* **GIVEN RECORDS**:
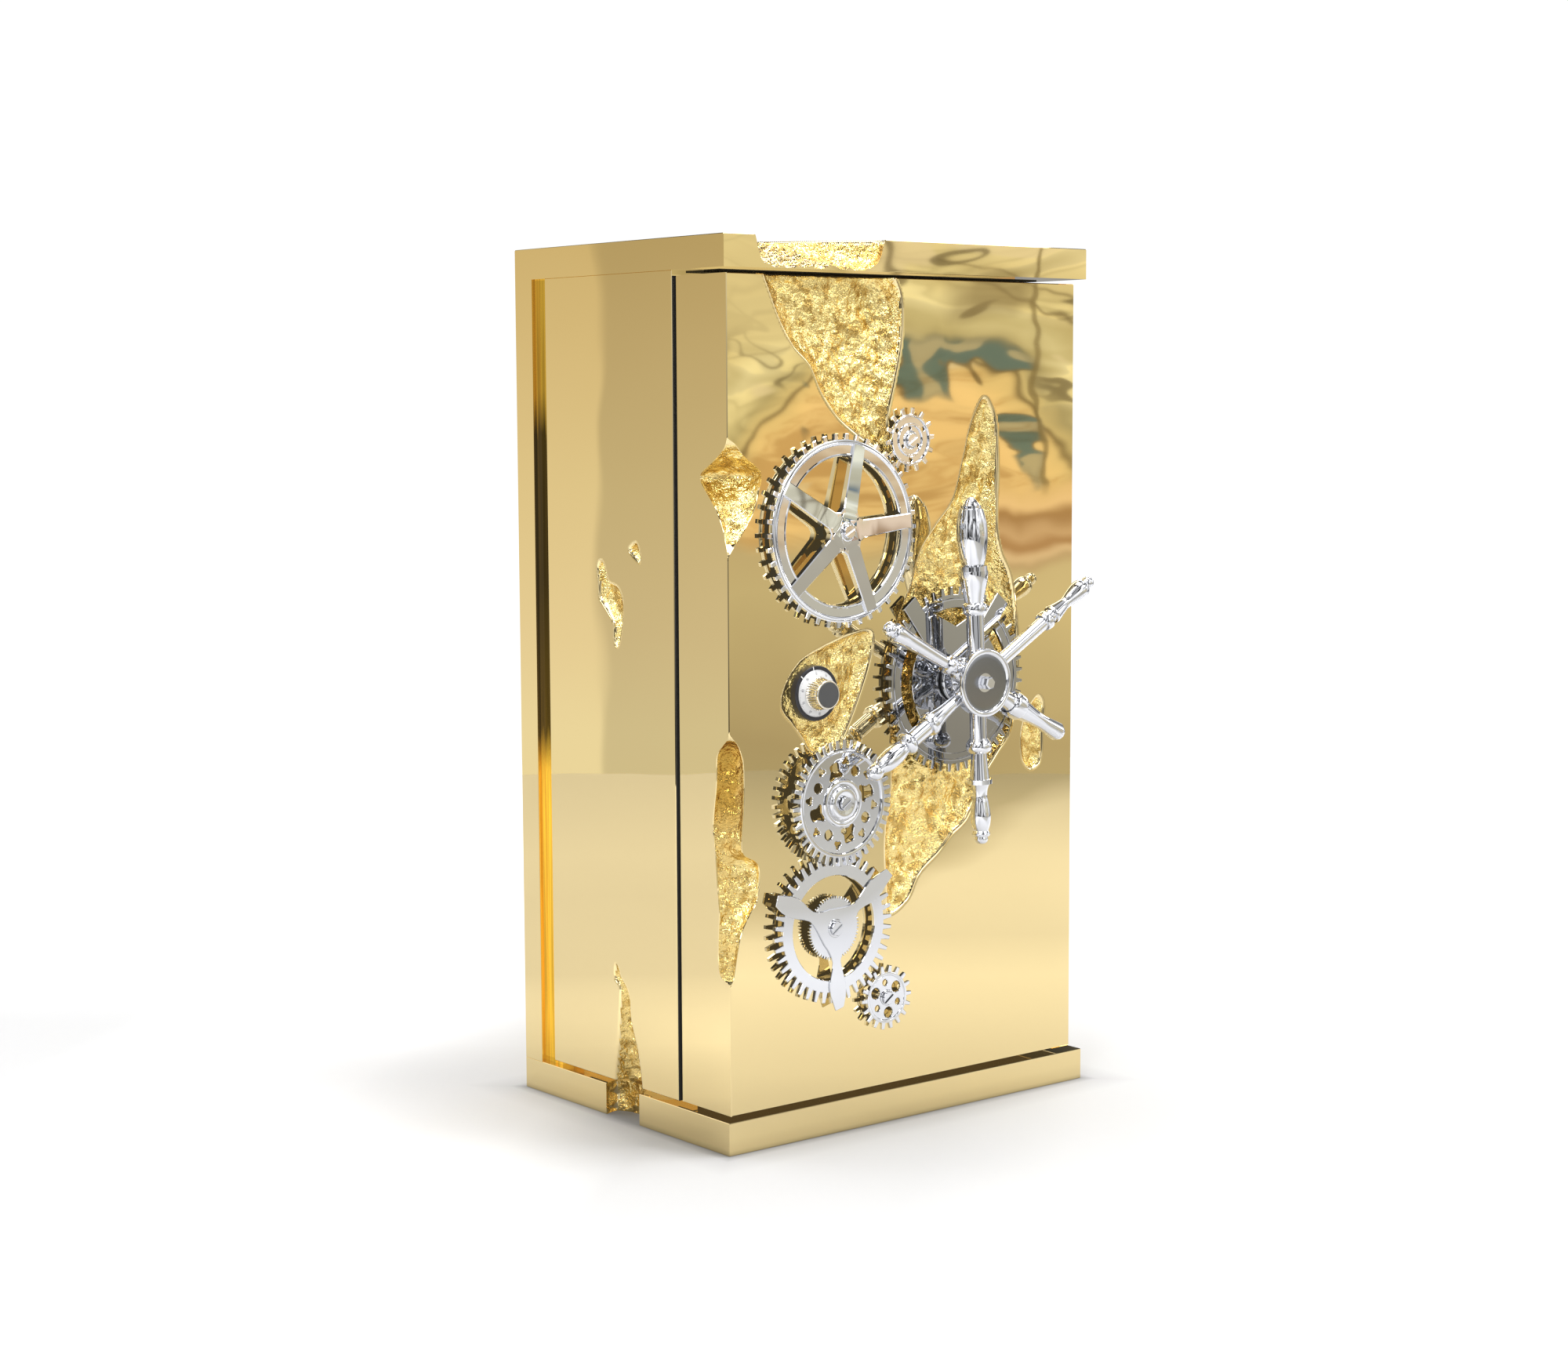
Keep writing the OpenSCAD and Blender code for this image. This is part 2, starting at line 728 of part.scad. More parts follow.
module gear_4() {
  color("#c9ccd1") seat() difference() {
    union() {
      plate(-17, -25.3) gear_face(g4, 42, 78, 92, 7.6, 5.2, 1.5);
      rod(g4, -25.3, -27, 79.5);
      rod(g4, -16.6, -28, 31);
      rod(g4, -28, -31, 21);
    }
    plate(-24, -28) translate(g4) difference() {
      circle(73);
      circle(31);
    }
    for (k = [0 : 3]) translate([g4[0], 0, g4[1]]) rotate([0, -14.5 - 90 * k, 0]) {
      rod([47, 0], -10, -30, 9);
      rod([43, 12], -10, -30, 5.6);
      rod([43, -12], -10, -30, 5.6);
      rod([60 * cos(21), -60 * sin(21)], -10, -30, k % 2 == 0 ? 7.6 : 6);
      rod([51 * cos(44), -51 * sin(44)], -10, -30, 7.8);
      rod([60 * cos(66), -60 * sin(66)], -10, -30, k % 2 == 0 ? 6 : 7.6);
    }
    rod(g4, 0, -32, 6.08);
  }
}

module gear_5() {
  color("#c9ccd1") seat() plate(-7, -13.4) difference() {
    gear_face(g5, 42, 95, 110.5, 8.4, 5.2, 2.56);
    translate(g5) circle(77);
  }
}

module propeller() {
  color("#cdd0d5") seat() difference() {
    union() {
      plate(-13.4, -16.2) translate(g5) {
        circle(32);
        for (b = [[33, 128], [153, 122], [273, 122]]) rotate(b[0])
          polygon([
            [10, -20], [34, -14], [50, -7.5], [70, -12.5], [86, -15], [104, -12.5],
            [b[1], -6], [b[1], 8.5], [104, 14.5], [86, 15.5], [66, 11], [50, 7.5],
            [34, 14], [10, 20]
          ]);
      }
      rod(g5, -16.2, -18, 13);
    }
    rod(g5, 0, -20, 6.08);
  }
}

module fine_gear() {
  color("#c9ccd1") seat() difference() {
    union() {
      plate(-9.5, -13.4) gear_face(g5, 60, 43.6, 47, 2.8, 1.6, 0);
      rod(g5, -5.9, -9.5, 16);
    }
    rod(g5, 0, -20, 6.08);
  }
}

module gear_6() {
  color("#c9ccd1") seat() difference() {
    union() {
      plate(-6.4, -12.2) gear_face(g6, 18, 38, 48, 7, 4.8, 1.13);
      rod(g6, -12.2, -12.9, 38.5);
      rod(g6, -5.9, -13.5, 12);
    }
    plate(-11.4, -13) translate(g6) difference() {
      circle(34.5);
      circle(12);
    }
    for (k = [0 : 5])
      rod([g6[0] + 23 * cos(38 + 60 * k), g6[1] + 23 * sin(38 + 60 * k)], 0, -20,
        k % 2 == 0 ? 8.4 : 5);
    rod(g6, 0, -20, 6.08);
  }
}

// stud: shank in the door, flange behind the gear, journal through the gear
module stud(c, flange, tip) {
  difference() {
    union() {
      rod(c, 30, -tip, 6);
      rod(c, 0, -flange, 10);
    }
    rod(c, 5 - tip + 12, -tip - 1, 3);
  }
}

module stud_1() {
  color("#c9ccd1") seat() stud(g1, 5.1, 26.9);
}

module stud_2() {
  color("#c9ccd1") seat() stud(g2, 5.1, 12.4);
}

module stud_4() {
  color("#c9ccd1") seat() stud(g4, 16.2, 31.4);
}

module stud_5() {
  color("#c9ccd1") seat() stud(g5, 5.5, 18.4);
}

module stud_6() {
  color("#c9ccd1") seat() stud(g6, 5.5, 13.9);
}

module stud_screws() {
  color("#d5d8dc") seat()
    for (s = [[g1, 26.9], [g2, 12.4], [g4, 31.4], [g5, 18.4], [g6, 13.9]])
      difference() {
        union() {
          rod(s[0], 12 - s[1], -s[1], 3);
          rod(s[0], -s[1], -s[1] - 3.5, 10);
        }
        translate([s[0][0], 0, s[0][1]]) rotate([0, -32, 0])
          box([-11, -s[1] - 5, -1], [11, -s[1] - 2, 1]);
      }
}

// ---- nodes -------------------------------------------------------------------------

plinth();
floor_pads();
carcass();
side_panel_left();
side_panel_right();
post_left();
post_right();
inlay_left();
inlay_right();
back_panel();
cap();
liner();
shelf_upper();
shelf_lower();
shelf_pins();
hinge_body_leaves();
hinge_pins();
door_slab();
hinge_door_leaves();
bolt_case();
bolt_cover();
cover_screws();
guide_pins();
lock_case();
dial_ring();
shaft_bush();
bolt_carriage();
locking_bolts();
dial_disc();
dial_knob();
dial_cap();
spindle();
drive_cam();
wheel_shaft();
drive_pinion();
gear_3();
shaft_collar();
shaft_ring();
wheel_hub();
hub_cap();
spoke_1();
spoke_2();
spoke_3();
spoke_4();
spoke_5();
spoke_6();
gear_1();
gear_2();
gear_4();
gear_5();
propeller();
fine_gear();
gear_6();
stud_1();
stud_2();
stud_4();
stud_5();
stud_6();
stud_screws();
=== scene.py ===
"""Looks of a free-standing strong-box cabinet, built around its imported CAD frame."""

import json
import math

import bpy
import numpy as np
from mathutils import Matrix, Vector
from mathutils.geometry import tessellate_polygon


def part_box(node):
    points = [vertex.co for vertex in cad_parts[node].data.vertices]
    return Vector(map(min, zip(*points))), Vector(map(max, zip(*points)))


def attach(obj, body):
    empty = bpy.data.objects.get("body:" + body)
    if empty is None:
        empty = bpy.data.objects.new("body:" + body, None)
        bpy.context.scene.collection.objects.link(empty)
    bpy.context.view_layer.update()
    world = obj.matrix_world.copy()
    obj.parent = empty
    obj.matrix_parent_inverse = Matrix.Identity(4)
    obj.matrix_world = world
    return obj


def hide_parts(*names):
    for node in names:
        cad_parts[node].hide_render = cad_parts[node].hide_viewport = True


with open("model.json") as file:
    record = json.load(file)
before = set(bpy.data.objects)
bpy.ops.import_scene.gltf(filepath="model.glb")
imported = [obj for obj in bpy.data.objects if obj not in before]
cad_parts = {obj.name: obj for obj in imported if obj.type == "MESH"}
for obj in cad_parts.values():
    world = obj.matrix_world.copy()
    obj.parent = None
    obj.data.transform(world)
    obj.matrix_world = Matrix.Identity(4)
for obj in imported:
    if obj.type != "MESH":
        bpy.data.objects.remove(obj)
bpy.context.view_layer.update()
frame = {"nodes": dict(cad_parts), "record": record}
scene = bpy.context.scene

# The cabinet is described in millimetres from its left front corner on the floor:
# x to the right, y to the back, z up.
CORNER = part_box("plinth")[0]


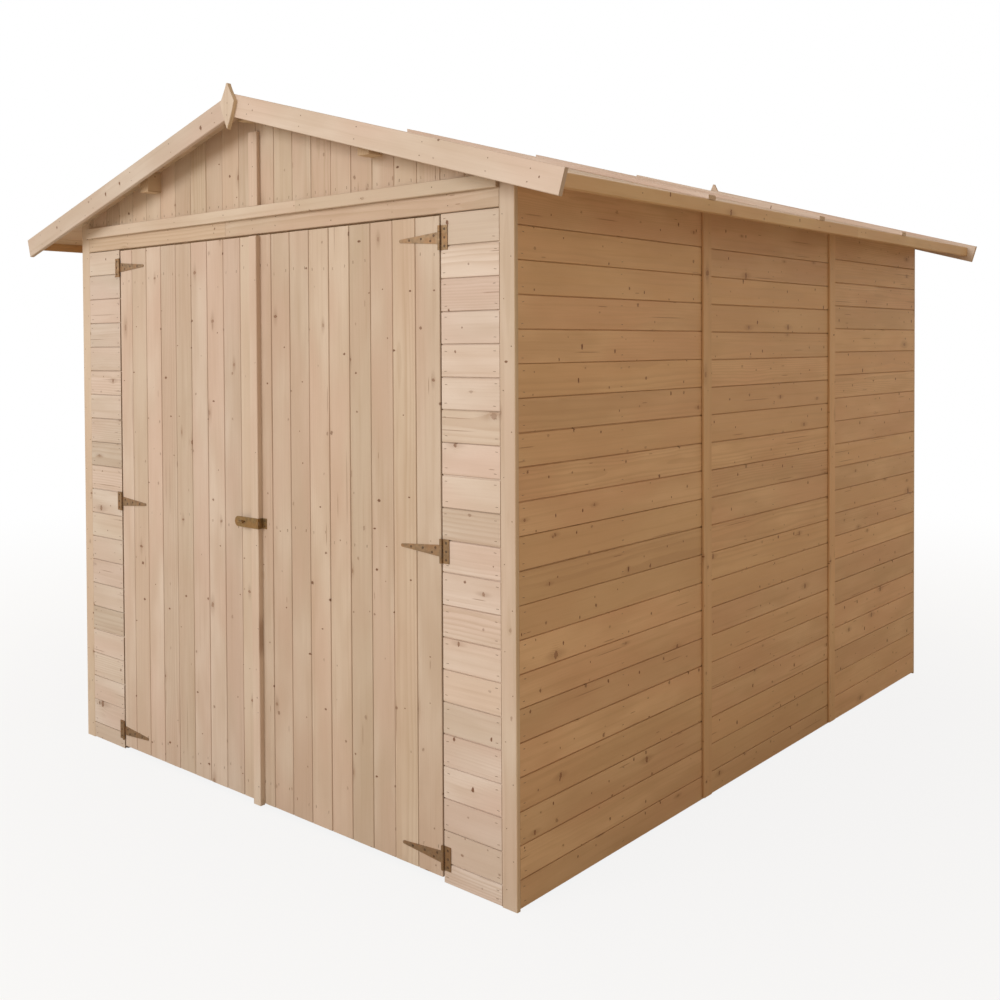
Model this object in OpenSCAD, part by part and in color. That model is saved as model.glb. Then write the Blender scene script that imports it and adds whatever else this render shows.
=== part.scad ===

* **THE EXERCISE**: Return the lines from the line with "shelf_upper();" through the line with "obj.parent = empty", inclusive, exactly as they stand, and nothing else.

* **FULL SOLUTION**:
shelf_upper();
shelf_lower();
shelf_pins();
hinge_body_leaves();
hinge_pins();
door_slab();
hinge_door_leaves();
bolt_case();
bolt_cover();
cover_screws();
guide_pins();
lock_case();
dial_ring();
shaft_bush();
bolt_carriage();
locking_bolts();
dial_disc();
dial_knob();
dial_cap();
spindle();
drive_cam();
wheel_shaft();
drive_pinion();
gear_3();
shaft_collar();
shaft_ring();
wheel_hub();
hub_cap();
spoke_1();
spoke_2();
spoke_3();
spoke_4();
spoke_5();
spoke_6();
gear_1();
gear_2();
gear_4();
gear_5();
propeller();
fine_gear();
gear_6();
stud_1();
stud_2();
stud_4();
stud_5();
stud_6();
stud_screws();
=== scene.py ===
"""Looks of a free-standing strong-box cabinet, built around its imported CAD frame."""

import json
import math

import bpy
import numpy as np
from mathutils import Matrix, Vector
from mathutils.geometry import tessellate_polygon


def part_box(node):
    points = [vertex.co for vertex in cad_parts[node].data.vertices]
    return Vector(map(min, zip(*points))), Vector(map(max, zip(*points)))


def attach(obj, body):
    empty = bpy.data.objects.get("body:" + body)
    if empty is None:
        empty = bpy.data.objects.new("body:" + body, None)
        bpy.context.scene.collection.objects.link(empty)
    bpy.context.view_layer.update()
    world = obj.matrix_world.copy()
    obj.parent = empty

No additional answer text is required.